Given information:

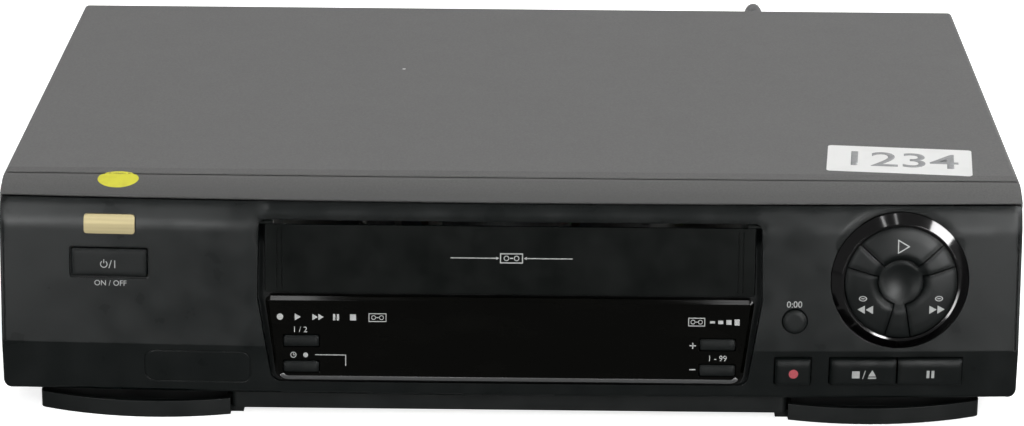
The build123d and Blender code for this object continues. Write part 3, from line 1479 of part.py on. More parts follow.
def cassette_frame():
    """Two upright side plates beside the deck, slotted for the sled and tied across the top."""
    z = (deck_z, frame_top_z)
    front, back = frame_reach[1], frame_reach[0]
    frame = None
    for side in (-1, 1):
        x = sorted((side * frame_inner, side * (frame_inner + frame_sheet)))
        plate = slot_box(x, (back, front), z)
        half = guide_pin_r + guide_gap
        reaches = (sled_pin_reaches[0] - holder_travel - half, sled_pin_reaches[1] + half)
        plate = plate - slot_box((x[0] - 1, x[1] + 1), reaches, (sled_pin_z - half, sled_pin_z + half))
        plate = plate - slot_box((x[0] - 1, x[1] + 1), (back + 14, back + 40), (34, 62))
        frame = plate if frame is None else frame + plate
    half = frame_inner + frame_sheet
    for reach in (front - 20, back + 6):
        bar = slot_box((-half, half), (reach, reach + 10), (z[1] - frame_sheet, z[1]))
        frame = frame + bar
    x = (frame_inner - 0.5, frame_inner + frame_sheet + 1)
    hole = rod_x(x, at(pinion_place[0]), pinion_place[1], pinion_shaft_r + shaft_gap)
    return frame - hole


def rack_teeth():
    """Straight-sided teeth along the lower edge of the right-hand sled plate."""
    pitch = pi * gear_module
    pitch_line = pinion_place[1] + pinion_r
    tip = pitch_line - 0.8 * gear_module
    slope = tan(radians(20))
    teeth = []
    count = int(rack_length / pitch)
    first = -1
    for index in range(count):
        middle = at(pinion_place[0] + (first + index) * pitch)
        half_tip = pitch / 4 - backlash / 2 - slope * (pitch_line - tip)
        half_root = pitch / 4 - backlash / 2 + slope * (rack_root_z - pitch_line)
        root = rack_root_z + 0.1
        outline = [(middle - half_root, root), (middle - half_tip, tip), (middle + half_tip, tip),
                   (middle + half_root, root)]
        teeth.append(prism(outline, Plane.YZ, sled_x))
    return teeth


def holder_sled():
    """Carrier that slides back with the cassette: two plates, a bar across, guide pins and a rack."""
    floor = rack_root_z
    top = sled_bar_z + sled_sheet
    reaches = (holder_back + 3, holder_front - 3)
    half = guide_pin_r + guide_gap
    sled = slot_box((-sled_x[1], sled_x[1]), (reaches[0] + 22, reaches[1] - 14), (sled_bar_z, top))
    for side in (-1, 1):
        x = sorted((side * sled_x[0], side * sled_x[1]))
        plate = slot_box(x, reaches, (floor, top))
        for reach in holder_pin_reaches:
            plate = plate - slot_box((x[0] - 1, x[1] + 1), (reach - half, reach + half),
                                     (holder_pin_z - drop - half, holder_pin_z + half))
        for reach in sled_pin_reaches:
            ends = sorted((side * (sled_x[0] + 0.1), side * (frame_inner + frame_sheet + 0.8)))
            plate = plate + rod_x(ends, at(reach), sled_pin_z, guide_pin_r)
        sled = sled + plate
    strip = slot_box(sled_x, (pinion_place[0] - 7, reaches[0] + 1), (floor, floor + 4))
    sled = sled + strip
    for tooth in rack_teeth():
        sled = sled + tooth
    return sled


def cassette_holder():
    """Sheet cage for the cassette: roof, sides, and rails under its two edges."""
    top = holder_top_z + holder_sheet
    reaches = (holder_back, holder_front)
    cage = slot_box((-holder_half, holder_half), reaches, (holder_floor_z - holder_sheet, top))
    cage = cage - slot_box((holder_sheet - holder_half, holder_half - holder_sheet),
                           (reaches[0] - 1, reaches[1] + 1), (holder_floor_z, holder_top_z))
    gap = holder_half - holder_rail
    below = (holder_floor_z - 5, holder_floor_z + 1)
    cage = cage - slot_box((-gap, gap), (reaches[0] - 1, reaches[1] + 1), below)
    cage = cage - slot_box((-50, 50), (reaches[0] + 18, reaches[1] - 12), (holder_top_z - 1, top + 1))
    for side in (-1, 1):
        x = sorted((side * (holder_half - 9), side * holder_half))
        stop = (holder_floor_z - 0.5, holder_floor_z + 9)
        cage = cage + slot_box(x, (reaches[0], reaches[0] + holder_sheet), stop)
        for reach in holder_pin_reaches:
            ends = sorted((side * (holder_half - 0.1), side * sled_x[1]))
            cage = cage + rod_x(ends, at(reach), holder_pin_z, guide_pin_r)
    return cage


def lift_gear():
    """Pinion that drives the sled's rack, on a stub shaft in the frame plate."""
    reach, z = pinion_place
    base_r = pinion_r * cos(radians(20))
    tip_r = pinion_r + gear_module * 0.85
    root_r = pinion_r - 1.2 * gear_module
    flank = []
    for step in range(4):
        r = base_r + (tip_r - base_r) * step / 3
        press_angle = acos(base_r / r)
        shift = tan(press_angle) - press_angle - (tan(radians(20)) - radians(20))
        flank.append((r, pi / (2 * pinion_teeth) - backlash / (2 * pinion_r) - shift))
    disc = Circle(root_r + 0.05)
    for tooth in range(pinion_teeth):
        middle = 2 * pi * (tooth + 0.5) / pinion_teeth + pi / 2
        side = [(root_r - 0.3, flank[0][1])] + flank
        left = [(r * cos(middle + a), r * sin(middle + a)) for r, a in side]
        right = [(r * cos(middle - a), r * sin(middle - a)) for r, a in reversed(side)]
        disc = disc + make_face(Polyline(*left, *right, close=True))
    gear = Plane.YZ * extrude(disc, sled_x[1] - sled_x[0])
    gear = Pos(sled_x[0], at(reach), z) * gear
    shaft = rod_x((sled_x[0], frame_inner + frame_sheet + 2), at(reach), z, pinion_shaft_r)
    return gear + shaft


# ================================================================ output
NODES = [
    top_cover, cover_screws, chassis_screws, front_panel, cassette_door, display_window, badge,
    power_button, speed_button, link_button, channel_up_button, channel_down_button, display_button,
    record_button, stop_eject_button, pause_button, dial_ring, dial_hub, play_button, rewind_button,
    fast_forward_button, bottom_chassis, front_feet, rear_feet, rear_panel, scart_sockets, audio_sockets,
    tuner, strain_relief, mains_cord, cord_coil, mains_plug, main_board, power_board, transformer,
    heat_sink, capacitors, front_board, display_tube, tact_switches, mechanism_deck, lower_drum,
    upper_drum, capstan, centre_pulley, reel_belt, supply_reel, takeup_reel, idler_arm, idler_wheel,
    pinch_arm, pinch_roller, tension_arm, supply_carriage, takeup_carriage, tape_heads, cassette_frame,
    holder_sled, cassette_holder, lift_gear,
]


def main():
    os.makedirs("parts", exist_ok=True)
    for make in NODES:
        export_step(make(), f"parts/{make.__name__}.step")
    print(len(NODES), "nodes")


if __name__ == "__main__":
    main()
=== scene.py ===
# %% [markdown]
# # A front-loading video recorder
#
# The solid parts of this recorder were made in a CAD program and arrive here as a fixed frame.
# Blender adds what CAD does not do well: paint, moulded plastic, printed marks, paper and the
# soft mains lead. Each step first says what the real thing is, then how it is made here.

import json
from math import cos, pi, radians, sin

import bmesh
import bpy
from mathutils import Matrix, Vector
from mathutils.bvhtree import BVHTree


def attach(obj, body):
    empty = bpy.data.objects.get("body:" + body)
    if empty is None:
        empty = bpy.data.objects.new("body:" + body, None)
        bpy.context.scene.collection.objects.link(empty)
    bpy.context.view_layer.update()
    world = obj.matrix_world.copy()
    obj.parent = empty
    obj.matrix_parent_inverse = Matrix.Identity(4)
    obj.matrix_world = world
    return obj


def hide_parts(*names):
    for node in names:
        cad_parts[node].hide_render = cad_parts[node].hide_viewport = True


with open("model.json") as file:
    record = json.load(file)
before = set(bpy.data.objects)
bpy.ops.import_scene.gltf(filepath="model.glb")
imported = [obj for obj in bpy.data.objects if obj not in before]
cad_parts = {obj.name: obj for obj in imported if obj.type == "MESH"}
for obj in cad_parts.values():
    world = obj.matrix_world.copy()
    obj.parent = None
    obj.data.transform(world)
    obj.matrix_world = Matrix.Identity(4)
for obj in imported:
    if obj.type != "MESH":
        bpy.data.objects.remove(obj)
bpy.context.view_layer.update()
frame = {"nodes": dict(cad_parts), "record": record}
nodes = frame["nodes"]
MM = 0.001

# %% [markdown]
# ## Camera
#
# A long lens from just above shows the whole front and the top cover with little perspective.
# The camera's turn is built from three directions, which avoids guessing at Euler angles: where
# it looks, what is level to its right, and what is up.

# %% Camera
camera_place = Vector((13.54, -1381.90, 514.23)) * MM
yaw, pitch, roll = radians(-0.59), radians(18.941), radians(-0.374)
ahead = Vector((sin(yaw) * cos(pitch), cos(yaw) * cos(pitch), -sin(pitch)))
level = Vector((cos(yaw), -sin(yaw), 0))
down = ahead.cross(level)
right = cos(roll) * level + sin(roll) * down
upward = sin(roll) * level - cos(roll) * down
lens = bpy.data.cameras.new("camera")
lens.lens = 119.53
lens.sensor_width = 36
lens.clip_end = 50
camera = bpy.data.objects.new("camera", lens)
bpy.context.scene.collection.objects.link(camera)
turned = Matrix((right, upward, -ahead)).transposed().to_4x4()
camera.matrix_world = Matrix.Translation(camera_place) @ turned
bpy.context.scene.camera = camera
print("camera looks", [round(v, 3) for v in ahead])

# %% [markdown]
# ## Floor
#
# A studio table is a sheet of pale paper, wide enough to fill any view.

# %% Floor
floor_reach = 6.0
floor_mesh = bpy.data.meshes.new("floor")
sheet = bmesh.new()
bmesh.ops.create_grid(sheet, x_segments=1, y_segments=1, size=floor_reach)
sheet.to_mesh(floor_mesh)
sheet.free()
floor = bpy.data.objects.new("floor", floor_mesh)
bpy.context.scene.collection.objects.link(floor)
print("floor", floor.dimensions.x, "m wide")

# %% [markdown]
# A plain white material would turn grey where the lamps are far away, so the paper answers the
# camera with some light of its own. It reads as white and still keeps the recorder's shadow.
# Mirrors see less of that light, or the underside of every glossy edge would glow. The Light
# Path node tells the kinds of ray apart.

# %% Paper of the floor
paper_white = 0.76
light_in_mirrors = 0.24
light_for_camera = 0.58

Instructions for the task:
Exactly and only the lines from the line with "for make in" to the line with "obj.data.transform(world)", both included, are to be printed.

Solution for this task:
    for make in NODES:
        export_step(make(), f"parts/{make.__name__}.step")
    print(len(NODES), "nodes")


if __name__ == "__main__":
    main()
=== scene.py ===
# %% [markdown]
# # A front-loading video recorder
#
# The solid parts of this recorder were made in a CAD program and arrive here as a fixed frame.
# Blender adds what CAD does not do well: paint, moulded plastic, printed marks, paper and the
# soft mains lead. Each step first says what the real thing is, then how it is made here.

import json
from math import cos, pi, radians, sin

import bmesh
import bpy
from mathutils import Matrix, Vector
from mathutils.bvhtree import BVHTree


def attach(obj, body):
    empty = bpy.data.objects.get("body:" + body)
    if empty is None:
        empty = bpy.data.objects.new("body:" + body, None)
        bpy.context.scene.collection.objects.link(empty)
    bpy.context.view_layer.update()
    world = obj.matrix_world.copy()
    obj.parent = empty
    obj.matrix_parent_inverse = Matrix.Identity(4)
    obj.matrix_world = world
    return obj


def hide_parts(*names):
    for node in names:
        cad_parts[node].hide_render = cad_parts[node].hide_viewport = True


with open("model.json") as file:
    record = json.load(file)
before = set(bpy.data.objects)
bpy.ops.import_scene.gltf(filepath="model.glb")
imported = [obj for obj in bpy.data.objects if obj not in before]
cad_parts = {obj.name: obj for obj in imported if obj.type == "MESH"}
for obj in cad_parts.values():
    world = obj.matrix_world.copy()
    obj.parent = None
    obj.data.transform(world)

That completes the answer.